The question I have is whether the new language will block uses I consider legitimate. I don't think it's desirable to block potential business models that might continue to fuel free software development and also make FS based solutions available to me as an end user. OTOH, I don't want to live in DRM Dystopia World, either!
Denying Patents and DRM: GOOD. Invading privacy: BAD.
Submitted by Crosbie Fitch on Wed, 2006-08-30 08:53.
Vote!The Affero license, and HPL (Honest Public License) exploit copyright's default prohibition on unauthorised preparation of derivatives (in private) and unauthorised reproduction of copies (in private).
As many have found to their cost, copyright doesn't only kick in at the point of distribution, but at the point at which copies or derivatives are prepared, manufactured, or even 'made available' - whether this occurs in private or not.
The GPLv2 limited itself to distribution (aka publication).
The GPLv3 however, is entertaining accommodation of those who would police private use in order to restrict public exploitation of unpublished modifications - even though no binary or source has been distributed.
I think the problem people are having is thinking that the purpose of free software is to prevent anyone hiding source code, or to force anyone who exploits free software to publish their modifications. This is the disclosure or visibility agenda (open source extremism).
The GPLv2 simply said if you PUBLISH/distribute software based on free software then you must not reduce its freedoms - which includes obscuring the source code by obfuscation or binary encoding.
There was no attempt to dictate what people could or could not do with the software in private - which includes modifying it or using it to manage published documents and make them publicly available (a website CMS).
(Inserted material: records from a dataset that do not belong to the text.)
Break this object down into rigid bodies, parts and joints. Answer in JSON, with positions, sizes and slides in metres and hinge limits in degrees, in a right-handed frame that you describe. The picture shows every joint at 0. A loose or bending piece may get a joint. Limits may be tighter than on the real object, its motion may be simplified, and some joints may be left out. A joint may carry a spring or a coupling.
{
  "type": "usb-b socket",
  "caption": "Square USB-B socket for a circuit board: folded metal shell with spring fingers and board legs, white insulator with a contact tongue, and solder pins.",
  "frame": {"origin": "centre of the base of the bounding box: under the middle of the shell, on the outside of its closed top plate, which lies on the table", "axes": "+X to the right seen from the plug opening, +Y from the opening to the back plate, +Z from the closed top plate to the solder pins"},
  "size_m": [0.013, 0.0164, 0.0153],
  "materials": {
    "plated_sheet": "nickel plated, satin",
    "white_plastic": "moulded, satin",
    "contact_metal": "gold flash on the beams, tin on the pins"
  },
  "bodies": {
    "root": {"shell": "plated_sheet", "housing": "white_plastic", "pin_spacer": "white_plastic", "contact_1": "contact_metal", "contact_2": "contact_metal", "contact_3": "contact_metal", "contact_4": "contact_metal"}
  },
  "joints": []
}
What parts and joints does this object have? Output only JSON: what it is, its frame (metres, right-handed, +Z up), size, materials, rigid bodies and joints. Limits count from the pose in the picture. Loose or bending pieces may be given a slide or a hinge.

I hold that the purpose of free software is to restore the public's freedom to use and make derivatives of published software that has been removed by copyright (or patents).
I further hold that free software (as per GPLv2) should also restore respect for the human right to privacy, i.e. make no attempt to breach the public/private boundary and police the use of a copyrighted work in private (irrespective of whether private use is used to enable a public service).
Free software is NOT about establishing a code barter economy and necessarily needing to prohibit private exploitation. A nascent software gift economy may be a side effect of the GPL, and some people may have wrongly inferred it as an objective, but it is not actually an objective - just as it is not an objective for the GPL to provide a financial incentive (as copyright aimed to do).
So, whilst the statement 'An undistributed (private) work can never be in violation of the GNU GPL' may have been true with GPLv2, it is in jeopardy of being untrue with the GPLv3, i.e. if the Affero clause remains. And some people are even trying to twist the definition of 'distribute' to include 'providing a public service based on the software'.
* * *
NB A software license actually permits things otherwise prohibited by copyright (this is the meaning of 'license': to permit). A license cannot actually further constrain anyone. Unfortunately, people have started to conflate it with a contract where installation of the software or removal of the 'shrink wrap' constitutes a signature to acceptance. And judges in their inifinite wisdom have allowed precedents to be set in this regard. :-(
As for DRM, there may be rare cases where this is used to guarantee availability of the source and anyone's ability to run modified versions (on platforms that require DRM), but DRM in its typical use to constrain is clearly in contravention of 'free' in free software.